WRITTEN EXERCISE: Gather from the material every line that contains the string "JSON".

DATA:
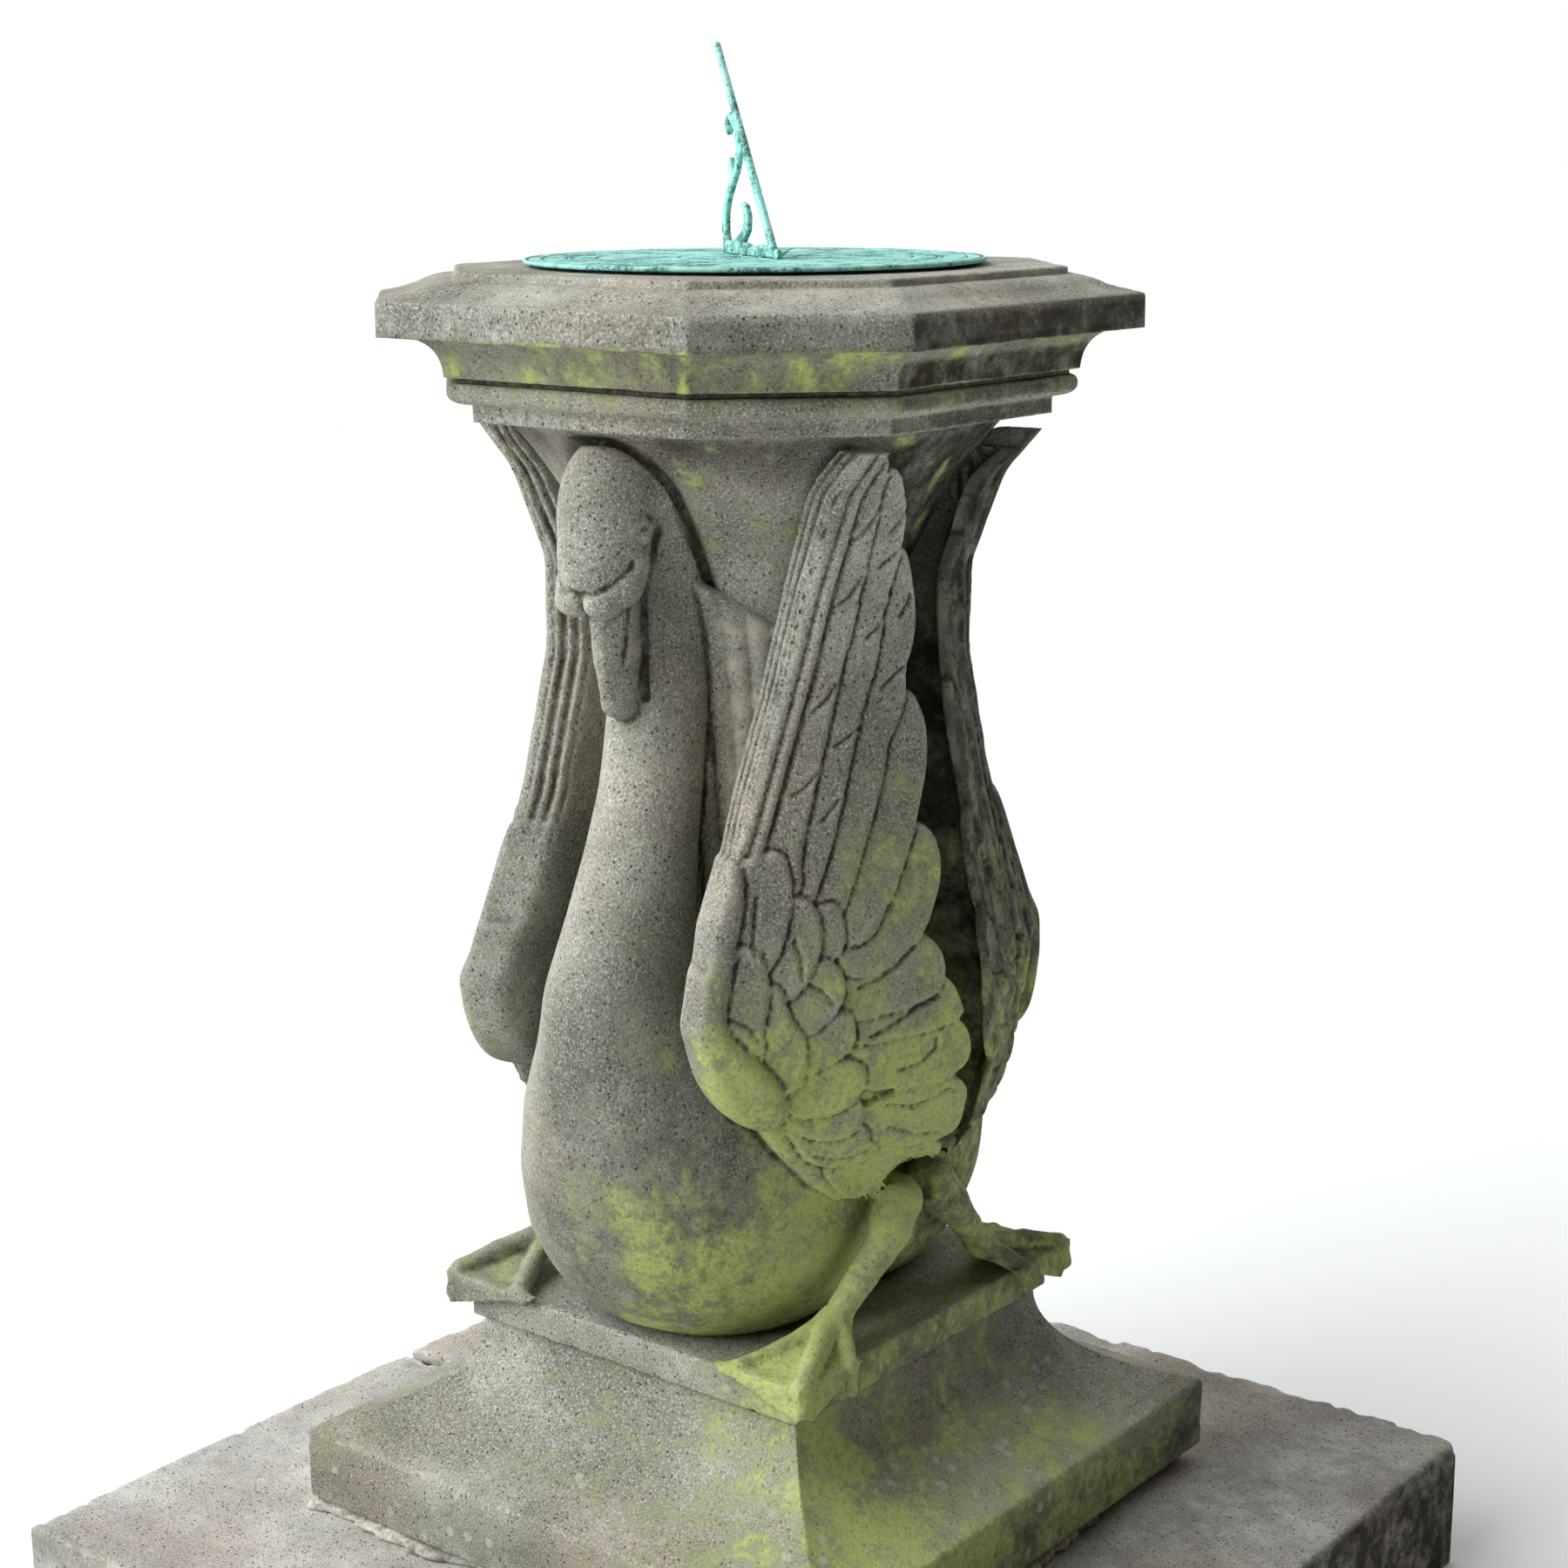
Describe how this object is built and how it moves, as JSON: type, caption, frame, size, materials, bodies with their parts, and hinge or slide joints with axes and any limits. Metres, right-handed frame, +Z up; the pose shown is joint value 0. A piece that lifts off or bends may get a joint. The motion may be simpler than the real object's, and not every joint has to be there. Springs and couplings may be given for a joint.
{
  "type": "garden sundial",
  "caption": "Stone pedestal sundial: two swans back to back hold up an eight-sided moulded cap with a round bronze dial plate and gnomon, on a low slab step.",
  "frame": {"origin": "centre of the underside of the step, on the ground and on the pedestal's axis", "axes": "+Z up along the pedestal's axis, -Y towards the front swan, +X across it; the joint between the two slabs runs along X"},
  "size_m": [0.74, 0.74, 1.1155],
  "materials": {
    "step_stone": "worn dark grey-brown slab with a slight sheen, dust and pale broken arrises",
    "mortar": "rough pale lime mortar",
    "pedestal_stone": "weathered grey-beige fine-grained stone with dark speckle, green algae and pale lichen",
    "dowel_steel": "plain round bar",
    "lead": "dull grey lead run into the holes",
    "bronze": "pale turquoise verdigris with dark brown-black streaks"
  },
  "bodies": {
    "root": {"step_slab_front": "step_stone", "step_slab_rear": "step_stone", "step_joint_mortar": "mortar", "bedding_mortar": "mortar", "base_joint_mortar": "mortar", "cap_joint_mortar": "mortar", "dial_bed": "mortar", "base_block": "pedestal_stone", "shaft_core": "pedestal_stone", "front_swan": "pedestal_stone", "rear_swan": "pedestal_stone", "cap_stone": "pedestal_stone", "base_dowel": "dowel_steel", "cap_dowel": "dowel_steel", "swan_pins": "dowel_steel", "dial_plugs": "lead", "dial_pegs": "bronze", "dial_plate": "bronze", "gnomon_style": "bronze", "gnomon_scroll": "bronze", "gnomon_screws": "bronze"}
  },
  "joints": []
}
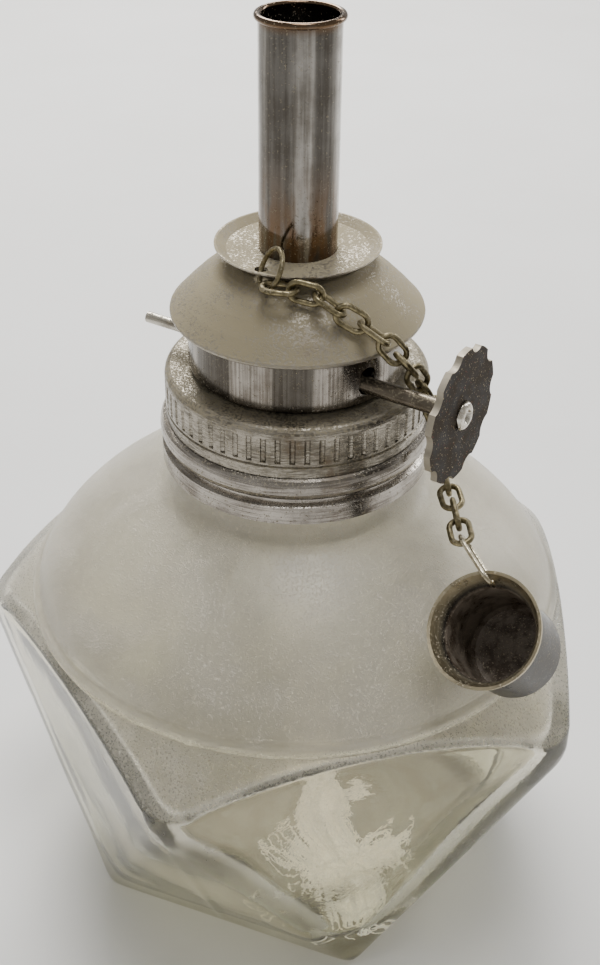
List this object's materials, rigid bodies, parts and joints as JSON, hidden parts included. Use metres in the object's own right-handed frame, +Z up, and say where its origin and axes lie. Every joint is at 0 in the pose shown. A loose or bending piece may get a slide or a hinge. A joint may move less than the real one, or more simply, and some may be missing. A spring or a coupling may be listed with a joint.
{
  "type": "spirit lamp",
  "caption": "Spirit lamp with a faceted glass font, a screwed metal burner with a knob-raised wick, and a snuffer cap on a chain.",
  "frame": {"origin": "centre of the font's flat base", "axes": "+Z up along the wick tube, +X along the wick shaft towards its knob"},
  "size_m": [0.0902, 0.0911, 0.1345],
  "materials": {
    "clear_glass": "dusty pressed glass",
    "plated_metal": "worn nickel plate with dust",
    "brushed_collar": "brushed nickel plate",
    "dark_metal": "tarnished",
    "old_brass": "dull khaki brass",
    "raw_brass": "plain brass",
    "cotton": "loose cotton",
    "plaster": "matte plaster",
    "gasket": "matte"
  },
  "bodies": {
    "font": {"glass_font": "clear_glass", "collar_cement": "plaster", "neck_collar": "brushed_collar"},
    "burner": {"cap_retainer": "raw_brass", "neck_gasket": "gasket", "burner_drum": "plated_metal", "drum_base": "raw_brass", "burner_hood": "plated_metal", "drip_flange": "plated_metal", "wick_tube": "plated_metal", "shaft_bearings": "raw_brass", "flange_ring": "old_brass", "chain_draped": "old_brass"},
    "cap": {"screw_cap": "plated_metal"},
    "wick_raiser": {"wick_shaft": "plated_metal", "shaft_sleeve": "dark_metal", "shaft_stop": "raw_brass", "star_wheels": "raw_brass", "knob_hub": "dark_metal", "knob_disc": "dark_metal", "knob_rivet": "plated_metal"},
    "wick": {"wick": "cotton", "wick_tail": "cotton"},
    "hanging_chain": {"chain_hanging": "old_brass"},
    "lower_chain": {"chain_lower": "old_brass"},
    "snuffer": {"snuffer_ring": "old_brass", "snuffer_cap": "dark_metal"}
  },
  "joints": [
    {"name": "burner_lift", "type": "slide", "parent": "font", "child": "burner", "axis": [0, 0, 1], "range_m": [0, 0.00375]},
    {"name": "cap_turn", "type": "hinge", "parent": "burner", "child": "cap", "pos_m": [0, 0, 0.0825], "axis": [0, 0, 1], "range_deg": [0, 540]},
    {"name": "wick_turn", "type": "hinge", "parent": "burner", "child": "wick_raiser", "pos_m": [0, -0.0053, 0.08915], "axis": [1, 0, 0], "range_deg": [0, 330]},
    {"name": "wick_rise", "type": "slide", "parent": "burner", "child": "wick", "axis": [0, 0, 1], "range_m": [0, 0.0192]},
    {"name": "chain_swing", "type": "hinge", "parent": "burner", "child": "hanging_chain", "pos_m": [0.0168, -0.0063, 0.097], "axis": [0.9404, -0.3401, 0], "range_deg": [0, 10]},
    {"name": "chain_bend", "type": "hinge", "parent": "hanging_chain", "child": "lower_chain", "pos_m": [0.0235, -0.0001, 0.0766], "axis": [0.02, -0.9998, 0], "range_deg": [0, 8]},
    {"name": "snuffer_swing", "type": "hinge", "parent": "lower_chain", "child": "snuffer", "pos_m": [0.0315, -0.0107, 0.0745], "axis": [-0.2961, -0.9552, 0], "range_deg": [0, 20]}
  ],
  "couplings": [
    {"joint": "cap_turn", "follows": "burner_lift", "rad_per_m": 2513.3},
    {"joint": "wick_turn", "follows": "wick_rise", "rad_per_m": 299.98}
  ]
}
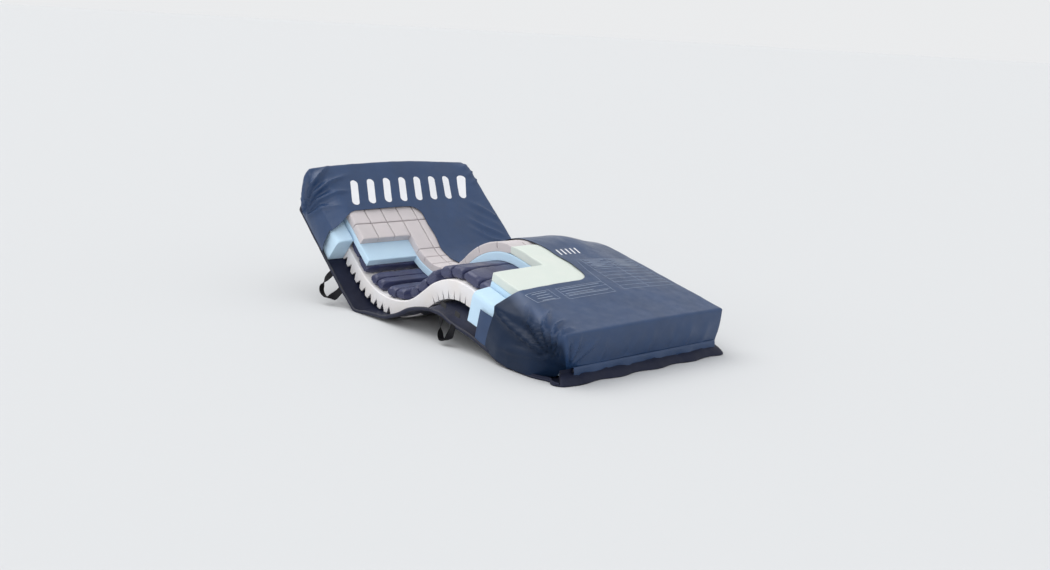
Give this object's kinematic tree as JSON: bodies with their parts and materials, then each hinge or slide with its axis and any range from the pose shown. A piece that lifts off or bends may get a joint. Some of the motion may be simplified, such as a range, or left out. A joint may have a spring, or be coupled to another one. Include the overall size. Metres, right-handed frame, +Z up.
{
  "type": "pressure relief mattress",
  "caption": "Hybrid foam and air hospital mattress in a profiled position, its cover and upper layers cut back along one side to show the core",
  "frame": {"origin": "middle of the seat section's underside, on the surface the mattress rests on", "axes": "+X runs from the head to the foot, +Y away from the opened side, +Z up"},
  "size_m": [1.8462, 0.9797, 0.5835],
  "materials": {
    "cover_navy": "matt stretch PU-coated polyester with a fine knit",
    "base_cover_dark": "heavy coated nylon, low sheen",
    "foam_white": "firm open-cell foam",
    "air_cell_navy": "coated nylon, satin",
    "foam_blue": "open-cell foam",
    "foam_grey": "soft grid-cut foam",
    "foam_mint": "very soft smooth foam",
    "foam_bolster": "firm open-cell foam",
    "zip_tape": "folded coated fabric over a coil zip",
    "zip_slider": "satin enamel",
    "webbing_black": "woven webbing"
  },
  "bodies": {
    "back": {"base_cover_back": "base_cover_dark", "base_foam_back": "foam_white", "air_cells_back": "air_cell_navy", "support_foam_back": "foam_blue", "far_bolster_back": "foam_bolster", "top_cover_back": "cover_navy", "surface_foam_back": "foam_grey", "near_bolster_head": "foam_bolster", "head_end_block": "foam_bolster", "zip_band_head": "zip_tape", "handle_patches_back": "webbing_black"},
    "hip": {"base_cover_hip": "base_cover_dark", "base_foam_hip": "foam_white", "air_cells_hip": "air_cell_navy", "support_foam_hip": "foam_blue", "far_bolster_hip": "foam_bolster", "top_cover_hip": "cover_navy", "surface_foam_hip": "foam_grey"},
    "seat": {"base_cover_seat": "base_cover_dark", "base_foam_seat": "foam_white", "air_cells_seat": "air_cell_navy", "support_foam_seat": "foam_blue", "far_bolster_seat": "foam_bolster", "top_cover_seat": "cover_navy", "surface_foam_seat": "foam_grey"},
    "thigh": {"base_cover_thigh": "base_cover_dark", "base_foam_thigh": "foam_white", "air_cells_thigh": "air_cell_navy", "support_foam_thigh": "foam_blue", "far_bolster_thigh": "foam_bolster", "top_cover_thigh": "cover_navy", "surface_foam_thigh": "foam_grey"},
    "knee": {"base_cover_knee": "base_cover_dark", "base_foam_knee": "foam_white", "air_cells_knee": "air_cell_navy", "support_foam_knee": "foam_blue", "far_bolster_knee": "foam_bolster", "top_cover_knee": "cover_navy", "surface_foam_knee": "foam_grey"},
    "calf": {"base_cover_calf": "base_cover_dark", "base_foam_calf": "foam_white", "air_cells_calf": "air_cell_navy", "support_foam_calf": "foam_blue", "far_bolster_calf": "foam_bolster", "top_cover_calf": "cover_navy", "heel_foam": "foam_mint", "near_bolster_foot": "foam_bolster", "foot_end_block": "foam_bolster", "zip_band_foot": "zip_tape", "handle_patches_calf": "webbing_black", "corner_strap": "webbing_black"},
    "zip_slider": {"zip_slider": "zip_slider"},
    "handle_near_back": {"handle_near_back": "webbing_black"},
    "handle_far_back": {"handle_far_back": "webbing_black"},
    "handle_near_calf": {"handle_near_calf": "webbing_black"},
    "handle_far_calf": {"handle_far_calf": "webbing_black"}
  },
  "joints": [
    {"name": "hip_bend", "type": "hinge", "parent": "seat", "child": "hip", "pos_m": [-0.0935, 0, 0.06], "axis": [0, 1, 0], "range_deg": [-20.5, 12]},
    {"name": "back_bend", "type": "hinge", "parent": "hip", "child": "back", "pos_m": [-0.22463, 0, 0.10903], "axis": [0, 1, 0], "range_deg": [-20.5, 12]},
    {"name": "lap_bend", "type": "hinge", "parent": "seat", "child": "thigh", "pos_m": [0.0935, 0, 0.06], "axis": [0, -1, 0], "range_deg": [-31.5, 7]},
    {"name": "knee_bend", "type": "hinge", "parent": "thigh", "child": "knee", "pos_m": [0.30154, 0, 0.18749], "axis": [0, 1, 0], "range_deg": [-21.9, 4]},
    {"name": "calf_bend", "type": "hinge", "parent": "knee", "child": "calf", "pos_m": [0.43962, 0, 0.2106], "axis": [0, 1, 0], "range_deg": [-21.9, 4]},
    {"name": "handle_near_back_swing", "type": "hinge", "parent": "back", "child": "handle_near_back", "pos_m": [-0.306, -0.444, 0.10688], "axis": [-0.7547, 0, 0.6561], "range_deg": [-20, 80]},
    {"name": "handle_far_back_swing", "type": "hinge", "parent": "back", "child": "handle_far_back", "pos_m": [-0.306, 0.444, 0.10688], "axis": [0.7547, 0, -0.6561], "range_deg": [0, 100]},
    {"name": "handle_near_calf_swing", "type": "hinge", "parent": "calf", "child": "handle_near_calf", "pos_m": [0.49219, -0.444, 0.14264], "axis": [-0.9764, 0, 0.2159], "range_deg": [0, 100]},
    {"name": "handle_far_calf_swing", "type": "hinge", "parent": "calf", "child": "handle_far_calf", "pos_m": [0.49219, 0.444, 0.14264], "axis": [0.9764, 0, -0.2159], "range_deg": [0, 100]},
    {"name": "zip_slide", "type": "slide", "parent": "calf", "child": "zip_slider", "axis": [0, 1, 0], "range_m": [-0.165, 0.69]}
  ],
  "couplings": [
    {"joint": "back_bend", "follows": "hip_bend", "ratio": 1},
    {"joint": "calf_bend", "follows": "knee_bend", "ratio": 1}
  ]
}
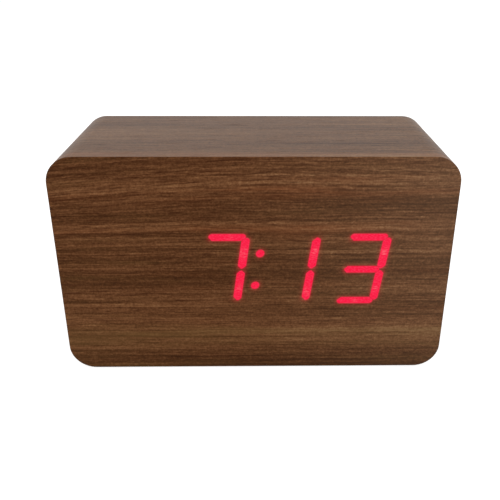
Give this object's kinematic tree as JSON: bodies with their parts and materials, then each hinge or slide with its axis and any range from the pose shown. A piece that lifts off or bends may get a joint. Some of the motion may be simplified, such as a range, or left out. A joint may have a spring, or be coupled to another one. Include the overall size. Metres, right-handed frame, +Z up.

EXPECTED ANSWER:
Describe how this object is built and how it moves, as JSON: type, caption, frame, size, materials, bodies with their parts, and hinge or slide joints with axes and any limits. Metres, right-handed frame, +Z up; the pose shown is joint value 0. A piece that lifts off or bends may get a joint. The motion may be simpler than the real object's, and not every joint has to be there. Springs and couplings may be given for a joint.
List this object's materials, rigid bodies, parts and joints as JSON, hidden parts included. Use metres in the object's own right-handed frame, +Z up, and say where its origin and axes lie. Every joint is at 0 in the pose shown. A loose or bending piece may get a slide or a hinge. A joint may move less than the real one, or more simply, and some may be missing. A spring or a coupling may be listed with a joint.
Give this object's kinematic tree as JSON: bodies with their parts and materials, then each hinge or slide with its axis and any range from the pose shown. A piece that lifts off or bends may get a joint. Some of the motion may be simplified, such as a range, or left out. A joint may have a spring, or be coupled to another one. Include the overall size. Metres, right-handed frame, +Z up.
Give this object's kinematic tree as JSON: bodies with their parts and materials, then each hinge or slide with its axis and any range from the pose shown. A piece that lifts off or bends may get a joint. Some of the motion may be simplified, such as a range, or left out. A joint may have a spring, or be coupled to another one. Include the overall size. Metres, right-handed frame, +Z up.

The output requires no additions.